Diagnostic testing is key to controlling the COVID-19 pandemic, and the earlier that SARS-CoV-2 infection can be detected, the better. Researchers from Hong Kong believe they may have found an assay that detects SARS-CoV-2 at a much earlier stage of infection.
The test detects the unique SARS-CoV-2 orf8 protein in the sera of COVID-19 patients, and they found that it's more sensitive and accurate than the conventional antinucleoprotein (anti-N) antibody detection.
In other stories in the Microbiology Community, the U.S. and other countries are rapidly speeding toward development of a COVID-19 vaccine. But once a vaccine is approved, who should get it first?
Healthcare workers will probably be the first to receive early supplies. But after that, early vaccine distribution will depend largely on the specific characteristics of the individual vaccines.
Meanwhile, the COVID-19 pandemic is driving demand for new laboratory-developed tests (LDTs), according to a new report from Kalorama Information, a sister company to LabPulse.com.
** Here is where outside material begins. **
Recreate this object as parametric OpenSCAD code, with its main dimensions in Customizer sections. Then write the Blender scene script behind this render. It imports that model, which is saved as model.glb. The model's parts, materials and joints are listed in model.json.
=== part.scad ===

Kalorama's publisher, Bruce Carlson, discussed recent growth in the LDT market and how it has changed during the pandemic.
COVID-19 tests are also driving new demand at urgent care centers, according to another Kalorama article we featured this month. Some three-fourths of the U.S. population lives within a 10-minute drive of an urgent care center, so this market is predicted to grow.
In a related story about LDTs, the American Association for Clinical Chemistry (AACC) held a congressional briefing earlier this month to try to fend off efforts by the U.S. Food and Drug Administration to play a more active role in regulating the tests. The AACC believes that adding another regulatory layer to the role already played by the U.S. Centers for Medicare and Medicaid Services would be burdensome and could stymie the ability of labs to respond to new diseases like COVID-19.